III) La cogestion : le succès d’une formule politique

Progressivement la formule de la cogestion couvre différentes activités en relation avec la jeunesse. Ainsi l’UCPA (Union des Centres de Plein Air) est créée en 1965 par la fusion, sous la houlette de Maurice Herzog, de l’Union Nautique Française et de l’Union des Centres de Montagne, créés au lendemain de la guerre par les mouvements de jeunesse, avec une partie du patrimoine des chantiers de jeunesse de Vichy.628 Sa gestion est collégiale et associe plusieurs dizaines de mouvements et fédérations aux pouvoirs publics qui, en échange, appuient massivement son développement en faveur des loisirs sportifs de plein air par des investissements considérables, dans le cadre du Plan d’équipements sportifs et socio-éducatifs bien entendu. De même dans le domaine des voyages de jeunes sont créés GOGEDEP et ATITRA, sur le même principe, puis COTRAVAUX pour les chantiers de jeunes bénévoles. A chaque fois, le support de la loi de 1901 permet d’associer à l’Etat les grands mouvements associatifs de jeunesse et d’éducation populaire pour développer de nouvelles activités en faveur des jeunes. Les mouvements y trouvent une légitimation de leurs orientations par un engagement dans une action qui a incontestablement une dimension publique. En retour l’Etat gagne une démultiplication de ses moyens opérationels, et favorise, pour reprendre une expression très en vogue à ce moment, un “ foisonnement des crédits ”, par des participations multiples à tous les niveaux : ministères et organismes sociaux, conseils généraux et municipalités, comités d’entreprises, etc. La cogestion apporte en outre au secrétariat à la Jeunesse et aux Sports, par son mode participationniste, une légitimité démocratique certaine, à l’opposé du modèle dont Malraux s’était fait le chantre, basé lui sur la dimension charismatique de l’artiste et de l’œuvre.

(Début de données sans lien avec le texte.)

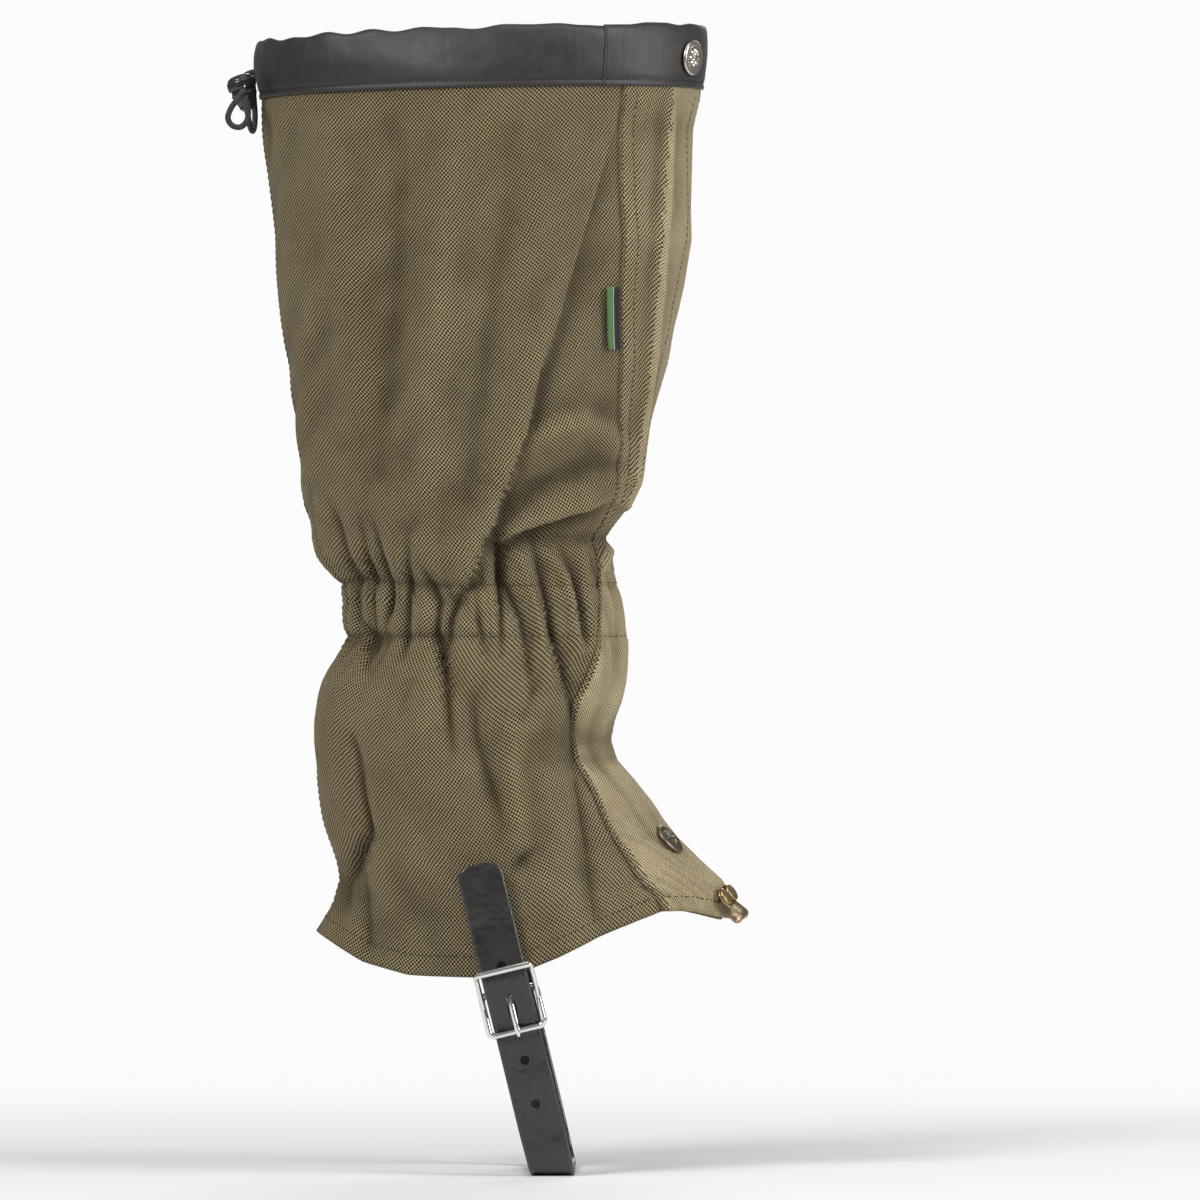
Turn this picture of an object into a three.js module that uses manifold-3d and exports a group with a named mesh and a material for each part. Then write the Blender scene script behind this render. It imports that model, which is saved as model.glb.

Ce modèle n’a fait l’objet d’aucune définition formelle de la part des services de l’Etat ; à l’inverse, le domaine du sport bénéficie en 1964, d’un  Essai de doctrine du sport  élaboré à la demande de Maurice Herzog, par une commission dont la présidence était assurée par Jean Borotra, le Commissaire général à l’éducation physique et aux sports de Vichy, de juillet 1940 à avril 1942629.

Notes
628.

Sur la genèse de cette fusion, l’ouvrage de Waks Fabienne et Marcé Antoine, UCPA 1965-2005. 40 ans de passion, Paris Textuel, 2005.

629.

Jean Paul Callède, dans Les politiques sportives en France. Eléments de sociologie historique, Paris, Economica, 2000, a restitué la postérité du Borotra de Vichy dans la construction politique du sport en France après la guerre.